Only after the force of the reciprocity rule was locked in did they ask for a donation.
The traveler, now holding an unwanted flower and trapped by a cultural force they couldn't see, would often hand over a dollar just to escape the tension.

The rule also governs concessions.
If someone makes a concession to us, we feel obligated to make a concession in return.
I once ran into a Boy Scout on the street. He asked if I wanted to buy a ticket to the Boy Scout Circus for $5. I wasn't interested. I declined. But the Boy Scout had made a concession. He retreated from his large request to a smaller one. To satisfy the rule, I had to make a concession of my own. I moved from "no" to "yes."
This is the Rejection-Then-Retreat technique.
You make a large request that will likely be refused. After the refusal, you retreat to the smaller request you were interested in all along.
The target views this as a compromise and feels bound to accept it. It is a case of heads I win, tails you lose.

How to Say No
The enemy is not the requester. The enemy is the rule.
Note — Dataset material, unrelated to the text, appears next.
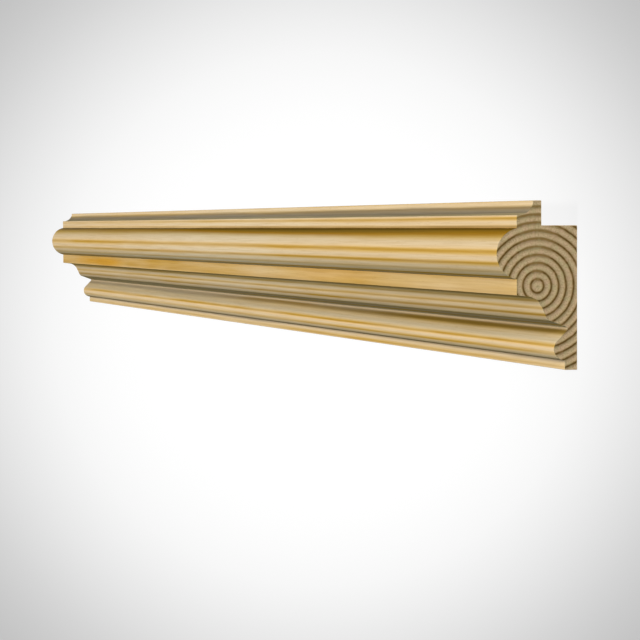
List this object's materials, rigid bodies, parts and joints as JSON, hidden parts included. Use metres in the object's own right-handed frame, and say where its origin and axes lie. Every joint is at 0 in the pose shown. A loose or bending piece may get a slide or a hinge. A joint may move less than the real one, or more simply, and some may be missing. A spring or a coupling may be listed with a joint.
{
  "type": "dado capping moulding",
  "caption": "Length of softwood dado capping with a moulded face of cavetto, torus, band, ogee and bead, and a rebate behind its top edge for the wall panelling.",
  "frame": {"origin": "middle of the flat back, on the plane that lies against the wall, halfway along the length and halfway up the height", "axes": "+X along the length, +Y up the wall towards the rebated top edge, +Z out from the wall through the moulded face"},
  "size_m": [1, 0.07, 0.0356],
  "materials": {
    "pine": "planed and moulded, unfinished"
  },
  "bodies": {
    "root": {"dado_capping": "pine"}
  },
  "joints": []
}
If you reject every favor, you risk insulting innocent people who are just being kind. A policy of blanket rejection is socially isolating.
The solution is redefinition.
Accept the initial offer.
If a fire inspector gives you a free fire extinguisher, take it. Thank him. But if he then launches into a high-pressure sales pitch for an alarm system, you must perform a mental maneuver.
Define what you received not as a gift, but as a sales device.
The reciprocity rule states that favors should be met with favors. It does not require that tricks be met with favors. By redefining the action, you strip it of its power. You are free to decline the purchase without a tug of guilt.
In fact, if you want to be thorough, take the free gift and show him the door. After all, the rule implies that exploitation attempts should be exploited.